Elsaam2y / DINet_optimized

An optimized pipeline for DINet reducing inference latency for up to 60% 🚀. Kudos for the authors of the original repo for this amazing work.
93 stars 15 forks source link

Bad result when person has beard, objects, movement. Here some examples #11

Closed davidmartinrius closed 9 months ago

davidmartinrius commented 9 months ago

Hello!,

I hope all of you are well. I share this 3 inferenced videos with some problems I found with DINet.

As the title says, when the person has beard, or there are objects passing in front of the face, or the person is moving the results are bad.

Video with person in movement: https://github.com/Elsaam2y/DINet_optimized/assets/16558194/6e8ab908-4a04-4090-8daa-7bb0dff83879

Hair in front of the mouth: https://github.com/Elsaam2y/DINet_optimized/assets/16558194/08d6c32c-e79c-41fd-8d6c-8b9d59704897

Man with beard: https://github.com/Elsaam2y/DINet_optimized/assets/16558194/fd66d03c-cb48-41fb-aa64-64e4bb70898d

Said that, do you know how to solve this? Is this a limitation of DINet? Or maybe it happens because the model (Both syncnet and DINet) needs more training? These 3 videos are unseen in training, so actually I don't know if more training could solve these problems. The example videos don't have this features.. (beard or movement)

Note: if you click any of the links, it will open a new window with audio only. In that window you can download the file and you will be able to watch it.

Thank you!

David Martin Rius

Elsaam2y commented 9 months ago

Hi,

this is actually a general limitation of most lipsync pipelines. The problem is with the face detection and whenever there is any obstacles in front of the face or even hair this would cause some troubles. This should apply for the first 2 videos. Regarding the beard video, I believe the problem could be also related to the skin color which might not be similar to the dataset used for training DINet (HDTF). Hence training or fine-tuning on similar data could help.

Furthermore, the first 2 problems could be also fixed with fine-tuning the model on these specific videos, or trying to train afterwards an image to image translation model to fix these issues. However, this would be very specific to the character in the video and might be challenging a bit.

davidmartinrius commented 9 months ago

Hi,

this is actually a general limitation of most lipsync pipelines. The problem is with the face detection and whenever there is any obstacles in front of the face or even hair this would cause some troubles. This should apply for the first 2 videos. Regarding the beard video, I believe the problem could be also related to the skin color which might not be similar to the dataset used for training DINet (HDTF). Hence training or fine-tuning on similar data could help.

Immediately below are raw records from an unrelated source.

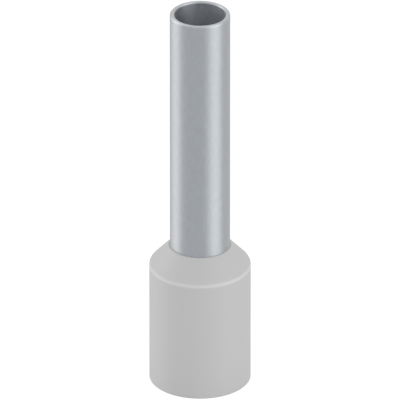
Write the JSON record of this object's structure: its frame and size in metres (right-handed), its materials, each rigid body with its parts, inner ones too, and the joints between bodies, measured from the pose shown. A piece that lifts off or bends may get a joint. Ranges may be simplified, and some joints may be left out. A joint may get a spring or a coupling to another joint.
{
  "type": "wire ferrule",
  "caption": "Insulated wire ferrule: a thin tinned sleeve, open right through, with a grey plastic collar round its flared root.",
  "frame": {"origin": "centre of the collar's open end, on the ring that the ferrule stands on", "axes": "+Z along the axis of the ferrule, from the open end of the collar towards the tip of the bare barrel. The ferrule is a body of revolution, so +X and +Y are free."},
  "size_m": [0.0054, 0.0054, 0.0216],
  "materials": {
    "tinned_metal": "satin tin plate",
    "grey_plastic": "satin moulded polypropylene"
  },
  "bodies": {
    "root": {"metal_sleeve": "tinned_metal", "plastic_collar": "grey_plastic"}
  },
  "joints": []
}
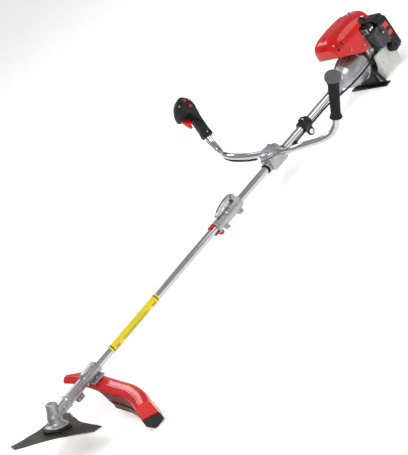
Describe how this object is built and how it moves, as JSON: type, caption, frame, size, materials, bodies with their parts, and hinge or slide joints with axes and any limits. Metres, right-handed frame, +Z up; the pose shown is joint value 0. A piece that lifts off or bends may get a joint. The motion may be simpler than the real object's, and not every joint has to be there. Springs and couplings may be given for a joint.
{
  "type": "brush cutter",
  "caption": "Petrol brush cutter: toothed blade and geared head on a split shaft with bull handlebar, shielded by a wide guard and driven by a small clutch engine.",
  "frame": {"origin": "centre of the bounding box's bottom face; z = 0 is the floor that the guard and the engine stand rest on", "axes": "+X along the shaft from the blade to the engine, +Z up, +Y to the operator's right"},
  "size_m": [1.9632, 0.8256, 0.3574],
  "materials": {
    "black_plastic": "fine-textured black",
    "black_rubber": "matt black",
    "blade_paint": "dark olive-grey satin coat",
    "cast_aluminium": "as cast, fine-blasted",
    "ceramic": "glazed white",
    "grey_plastic": "mid grey",
    "polished_tube": "bright drawn",
    "red_plastic": "gloss red",
    "steel": "turned",
    "tank_plastic": "milky translucent"
  },
  "bodies": {
    "upper_unit": {"upper_tube": "polished_tube", "coupler_body": "cast_aluminium", "handlebar_clamp_base": "cast_aluminium", "handlebar_clamp_cap": "cast_aluminium", "throttle_cable_tube": "black_rubber", "clutch_housing": "cast_aluminium", "crankcase": "cast_aluminium", "cylinder": "cast_aluminium", "spark_plug": "ceramic", "plug_boot": "black_rubber", "ignition_coil": "black_plastic", "carburettor": "cast_aluminium", "air_cleaner": "grey_plastic", "muffler": "steel", "engine_shroud": "red_plastic", "fan_housing": "grey_plastic", "starter_housing": "black_plastic", "fuel_tank": "tank_plastic", "engine_stand": "black_plastic"},
    "lower_unit": {"lower_tube": "polished_tube", "gear_case": "cast_aluminium", "gear_head_bearing": "steel", "wrap_guard": "black_plastic", "guard": "red_plastic", "guard_skirt": "black_plastic", "guard_bracket": "cast_aluminium", "guard_bolt_left": "steel", "guard_bolt_right": "steel", "coupler_clip": "red_plastic"},
    "blade_rotor": {"output_shaft": "steel", "crown_gear": "steel", "blade_flange": "steel", "cutting_blade": "blade_paint", "blade_cup": "steel", "blade_nut": "steel"},
    "lower_drive": {"lower_drive_shaft": "steel", "pinion_gear": "steel"},
    "upper_drive": {"upper_drive_shaft": "steel", "clutch_drum": "steel"},
    "crank": {"crankshaft": "steel", "flywheel": "cast_aluminium", "clutch_shoes": "steel"},
    "piston": {"piston": "cast_aluminium"},
    "coupler_lever": {"coupler_lever": "cast_aluminium"},
    "coupler_pin": {"coupler_pin": "red_plastic"},
    "handlebar": {"handlebar_right": "polished_tube", "handlebar_left": "polished_tube", "left_grip": "black_rubber", "handle_shell_inner": "black_plastic", "handle_shell_outer": "black_plastic", "throttle_cable_bar": "black_rubber"},
    "throttle_trigger": {"throttle_trigger": "red_plastic"},
    "lockout_lever": {"lockout_lever": "red_plastic"},
    "stop_switch": {"stop_switch": "red_plastic"},
    "start_lock_button": {"start_lock_button": "red_plastic"},
    "harness_hanger": {"harness_hanger": "black_plastic"},
    "choke_lever": {"choke_lever": "black_plastic"},
    "primer_bulb": {"primer_bulb": "ceramic"},
    "fuel_cap": {"fuel_cap": "black_plastic"},
    "starter_grip": {"starter_grip": "black_plastic"}
  },
  "joints": [
    {"name": "lower_unit_slide", "type": "slide", "parent": "upper_unit", "child": "lower_unit", "axis": [-0.9996, 0, 0.0285], "range_m": [0, 0.085]},
    {"name": "blade_spin", "type": "hinge", "parent": "lower_unit", "child": "blade_rotor", "pos_m": [-0.82786, -0.00014, 0.1471], "axis": [0.4404, -0.0635, 0.8956], "continuous": true},
    {"name": "lower_drive_spin", "type": "hinge", "parent": "lower_unit", "child": "lower_drive", "pos_m": [-0.42802, -0.00014, 0.13571], "axis": [0.9996, 0, -0.0285], "continuous": true},
    {"name": "upper_drive_spin", "type": "hinge", "parent": "upper_unit", "child": "upper_drive", "pos_m": [0.37166, -0.00014, 0.11292], "axis": [0.9996, 0, -0.0285], "continuous": true},
    {"name": "crank_spin", "type": "hinge", "parent": "upper_unit", "child": "crank", "pos_m": [0.84546, -0.00014, 0.09942], "axis": [0.9996, 0, -0.0285], "continuous": true},
    {"name": "piston_slide", "type": "slide", "parent": "upper_unit", "child": "piston", "axis": [0.0285, 0, 0.9996], "range_m": [-0.013, 0.013]},
    {"name": "coupler_lever_hinge", "type": "hinge", "parent": "upper_unit", "child": "coupler_lever", "pos_m": [0.09869, -0.00014, 0.15321], "axis": [0, 1, 0], "range_deg": [0, 95]},
    {"name": "coupler_pin_slide", "type": "slide", "parent": "upper_unit", "child": "coupler_pin", "axis": [-0.0285, 0, -0.9996], "range_m": [0, 0.006], "stiffness_N_per_m": 900, "springref_m": -0.004},
    {"name": "handlebar_tilt", "type": "hinge", "parent": "upper_unit", "child": "handlebar", "pos_m": [0.31845, -0.00014, 0.14145], "axis": [0, 1, 0], "range_deg": [-18, 18]},
    {"name": "throttle_trigger_hinge", "type": "hinge", "parent": "handlebar", "child": "throttle_trigger", "pos_m": [0.36653, 0.37861, 0.30823], "axis": [0.0112, -0.9191, 0.3938], "range_deg": [0, 11], "stiffness_Nm_per_rad": 0.8, "springref_deg": -17.19},
    {"name": "lockout_lever_hinge", "type": "hinge", "parent": "handlebar", "child": "lockout_lever", "pos_m": [0.40414, 0.35783, 0.25865], "axis": [0.0112, -0.9191, 0.3938], "range_deg": [0, 6], "stiffness_Nm_per_rad": 0.3, "springref_deg": -17.19},
    {"name": "stop_switch_press", "type": "slide", "parent": "handlebar", "child": "stop_switch", "axis": [-0.0112, 0.9191, -0.3938], "range_m": [0, 0.003], "stiffness_N_per_m": 400, "springref_m": -0.002},
    {"name": "start_lock_press", "type": "slide", "parent": "handlebar", "child": "start_lock_button", "axis": [-0.0112, 0.9191, -0.3938], "range_m": [0, 0.003], "stiffness_N_per_m": 400, "springref_m": -0.002},
    {"name": "hanger_slide", "type": "slide", "parent": "upper_unit", "child": "harness_hanger", "axis": [0.9996, 0, -0.0285], "range_m": [-0.015, 0.045]},
    {"name": "choke_lever_hinge", "type": "hinge", "parent": "upper_unit", "child": "choke_lever", "pos_m": [0.89992, -0.10434, 0.14989], "axis": [0, -1, 0], "range_deg": [0, 60]},
    {"name": "primer_press", "type": "slide", "parent": "upper_unit", "child": "primer_bulb", "axis": [0, 1, 0], "range_m": [0, 0.004], "stiffness_N_per_m": 300, "springref_m": -0.002},
    {"name": "fuel_cap_turn", "type": "hinge", "parent": "upper_unit", "child": "fuel_cap", "pos_m": [0.9051, -0.09044, 0.08571], "axis": [0, -1, 0], "range_deg": [0, 270]},
    {"name": "starter_pull", "type": "slide", "parent": "upper_unit", "child": "starter_grip", "axis": [0, 1, 0], "range_m": [0, 0.3], "stiffness_N_per_m": 40, "springref_m": -0.15}
  ],
  "couplings": [
    {"joint": "lower_drive_spin", "follows": "blade_spin", "ratio": 1.3333},
    {"joint": "upper_drive_spin", "follows": "blade_spin", "ratio": 1.3333}
  ]
}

Furthermore, the first 2 problems could be also fixed with fine-tuning the model on these specific videos, or trying to train afterwards an image to image translation model to fix these issues. However, this would be very specific to the character in the video and might be challenging a bit.

Hello! thanks for your detailed response. So, I think the best way to try to solve this is a finetuning with these videos. Until I don't do this I won't know if it solve the problem.

Thank you!

oijoijcoiejoijce commented 9 months ago

what image to image translation model have you guys experienced with that is succesful? I tried a few super resolution but didn't get good results

davidmartinrius commented 9 months ago

what image to image translation model have you guys experienced with that is succesful? I tried a few super resolution but didn't get good results

Hi @oijoijcoiejoijce , I don't understand you, what do you mean? Can you explain it with more details?

Thanks

Elsaam2y commented 9 months ago

@oijoijcoiejoijce You can try an auto encoder which trains on pairs of the DINet output and the original frames. I didn't develop something in this direction but this is what I could think of to try fixing this problem. And super resolution models won't help that much here. On the contrary they would significantly enhance the artifacts in this case, and hence the output could even look worse.